【发布时间】:2018-12-13 05:14:08
【问题描述】:
我试图在 scala 中编写一个 udf 函数并在我的 pyspark 工作中使用它。 我的数据框架构是
root
|-- vehicle_id: string
|-- driver_id: string
|-- StartDtLocal: timestamp
|-- EndDtLocal: timestamp
|-- trips: array
| |-- element: struct
| | |-- week_start_dt_local: timestamp
| | |-- week_end_dt_local: timestamp
| | |-- start_dt_local: timestamp
| | |-- end_dt_local: timestamp
| | |-- StartDtLocal: timestamp
| | |-- EndDtLocal: timestamp
| | |-- vehicle_id: string
| | |-- duration_sec: float
| | |-- distance_km: float
| | |-- speed_distance_ratio: float
| | |-- speed_duration_ratio: float
| | |-- speed_event_distance_km: float
| | |-- speed_event_duration_sec: float
|-- trip_details: array
| |-- element: struct
| | |-- event_start_dt_local: timestamp
| | |-- force: float
| | |-- speed: float
| | |-- sec_from_start: float
| | |-- sec_from_end: float
| | |-- StartDtLocal: timestamp
| | |-- EndDtLocal: timestamp
| | |-- vehicle_id: string
| | |-- trip_duration_sec: float
我正在尝试编写一个 udf 函数
def calculateVariables(row: Row):HashMap[String, Float] = {
case class myRow(week_start_dt_local: Timestamp, week_end_dt_local: Timestamp, start_dt_local: Timestamp, end_dt_local :Timestamp, StartDtLocal:Timestamp,EndDtLocal:Timestamp,vehicle_id:String,duration_sec:Int,distance_km:Int,speed_distance_ratio:Float,speed_duration_ratio:Float,speed_event_distance_km:Float,speed_event_duration_sec:Float)

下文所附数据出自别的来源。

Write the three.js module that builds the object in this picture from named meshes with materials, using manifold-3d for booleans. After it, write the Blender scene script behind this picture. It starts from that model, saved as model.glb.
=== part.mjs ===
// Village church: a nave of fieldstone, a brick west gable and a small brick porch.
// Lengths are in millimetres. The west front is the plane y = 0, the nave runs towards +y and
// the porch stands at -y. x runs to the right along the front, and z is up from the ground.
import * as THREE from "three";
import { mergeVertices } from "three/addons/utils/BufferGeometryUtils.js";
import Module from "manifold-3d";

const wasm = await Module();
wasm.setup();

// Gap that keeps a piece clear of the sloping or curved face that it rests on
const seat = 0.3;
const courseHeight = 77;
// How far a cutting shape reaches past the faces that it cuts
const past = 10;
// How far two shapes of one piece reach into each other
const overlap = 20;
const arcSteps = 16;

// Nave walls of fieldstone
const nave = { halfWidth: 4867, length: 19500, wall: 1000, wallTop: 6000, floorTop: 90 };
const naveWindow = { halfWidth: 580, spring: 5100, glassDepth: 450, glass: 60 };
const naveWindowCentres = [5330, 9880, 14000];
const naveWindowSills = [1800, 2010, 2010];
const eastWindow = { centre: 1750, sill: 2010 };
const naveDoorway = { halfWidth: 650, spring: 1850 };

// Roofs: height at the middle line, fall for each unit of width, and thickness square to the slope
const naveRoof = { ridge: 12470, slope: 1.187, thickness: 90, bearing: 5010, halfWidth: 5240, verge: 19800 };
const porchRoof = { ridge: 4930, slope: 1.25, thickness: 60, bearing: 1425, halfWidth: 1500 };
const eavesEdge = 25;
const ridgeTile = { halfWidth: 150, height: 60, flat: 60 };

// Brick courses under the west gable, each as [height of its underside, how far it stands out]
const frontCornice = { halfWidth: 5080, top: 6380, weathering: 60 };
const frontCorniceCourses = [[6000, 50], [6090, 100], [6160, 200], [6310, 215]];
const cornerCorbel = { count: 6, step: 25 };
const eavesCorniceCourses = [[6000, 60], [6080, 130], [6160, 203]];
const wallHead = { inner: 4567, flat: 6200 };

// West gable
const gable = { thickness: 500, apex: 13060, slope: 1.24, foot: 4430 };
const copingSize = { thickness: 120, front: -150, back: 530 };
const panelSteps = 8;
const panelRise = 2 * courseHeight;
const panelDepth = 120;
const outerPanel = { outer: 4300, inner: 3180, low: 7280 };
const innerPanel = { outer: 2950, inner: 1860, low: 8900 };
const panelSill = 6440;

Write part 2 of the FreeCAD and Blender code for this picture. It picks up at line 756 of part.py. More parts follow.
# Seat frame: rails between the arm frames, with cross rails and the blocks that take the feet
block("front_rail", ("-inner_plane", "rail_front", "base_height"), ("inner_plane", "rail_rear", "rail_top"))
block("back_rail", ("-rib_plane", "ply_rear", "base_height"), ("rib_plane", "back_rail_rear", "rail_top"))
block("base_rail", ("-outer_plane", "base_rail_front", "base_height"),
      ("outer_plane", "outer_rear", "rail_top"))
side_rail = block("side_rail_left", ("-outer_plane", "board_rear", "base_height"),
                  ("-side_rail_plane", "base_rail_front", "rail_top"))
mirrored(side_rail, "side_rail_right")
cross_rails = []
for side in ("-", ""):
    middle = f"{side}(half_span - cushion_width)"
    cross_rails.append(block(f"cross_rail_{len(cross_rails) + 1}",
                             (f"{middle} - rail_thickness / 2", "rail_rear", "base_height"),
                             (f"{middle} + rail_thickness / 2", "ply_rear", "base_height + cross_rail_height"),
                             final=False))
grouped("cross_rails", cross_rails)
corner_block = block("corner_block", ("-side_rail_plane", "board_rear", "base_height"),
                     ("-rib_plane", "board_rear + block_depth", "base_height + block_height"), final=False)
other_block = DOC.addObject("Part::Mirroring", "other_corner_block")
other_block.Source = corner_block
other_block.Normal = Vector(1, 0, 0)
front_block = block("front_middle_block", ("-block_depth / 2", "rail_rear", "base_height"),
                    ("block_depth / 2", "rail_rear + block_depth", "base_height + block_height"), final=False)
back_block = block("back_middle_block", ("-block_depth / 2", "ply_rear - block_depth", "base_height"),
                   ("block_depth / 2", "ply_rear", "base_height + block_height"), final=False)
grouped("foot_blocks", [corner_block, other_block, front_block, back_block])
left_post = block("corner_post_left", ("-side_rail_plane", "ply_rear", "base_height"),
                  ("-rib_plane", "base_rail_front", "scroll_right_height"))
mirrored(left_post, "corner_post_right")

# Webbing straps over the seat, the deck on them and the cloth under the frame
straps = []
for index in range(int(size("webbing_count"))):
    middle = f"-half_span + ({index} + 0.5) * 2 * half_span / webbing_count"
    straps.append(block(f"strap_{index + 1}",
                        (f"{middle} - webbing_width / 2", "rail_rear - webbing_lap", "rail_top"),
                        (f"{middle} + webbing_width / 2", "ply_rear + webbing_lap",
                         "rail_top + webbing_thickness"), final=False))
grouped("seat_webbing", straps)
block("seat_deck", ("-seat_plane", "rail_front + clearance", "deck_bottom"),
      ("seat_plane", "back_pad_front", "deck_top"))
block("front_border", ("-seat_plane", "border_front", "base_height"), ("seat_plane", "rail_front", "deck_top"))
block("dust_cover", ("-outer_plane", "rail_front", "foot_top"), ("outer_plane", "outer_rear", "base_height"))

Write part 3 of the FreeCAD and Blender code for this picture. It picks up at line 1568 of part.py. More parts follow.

val trips = row.getAs[WrappedArray[myRow]](4)
在此映射函数中,我试图将行转换为案例类,但无法。我收到此错误。
java.lang.ClassCastException:org.apache.spark.sql.catalyst.expressions.GenericRowWithSchema 无法转换为 VariableCalculation.VariableCalculation$myRow$3
谁能帮我解决这个问题?
【问题讨论】:
标签: scala apache-spark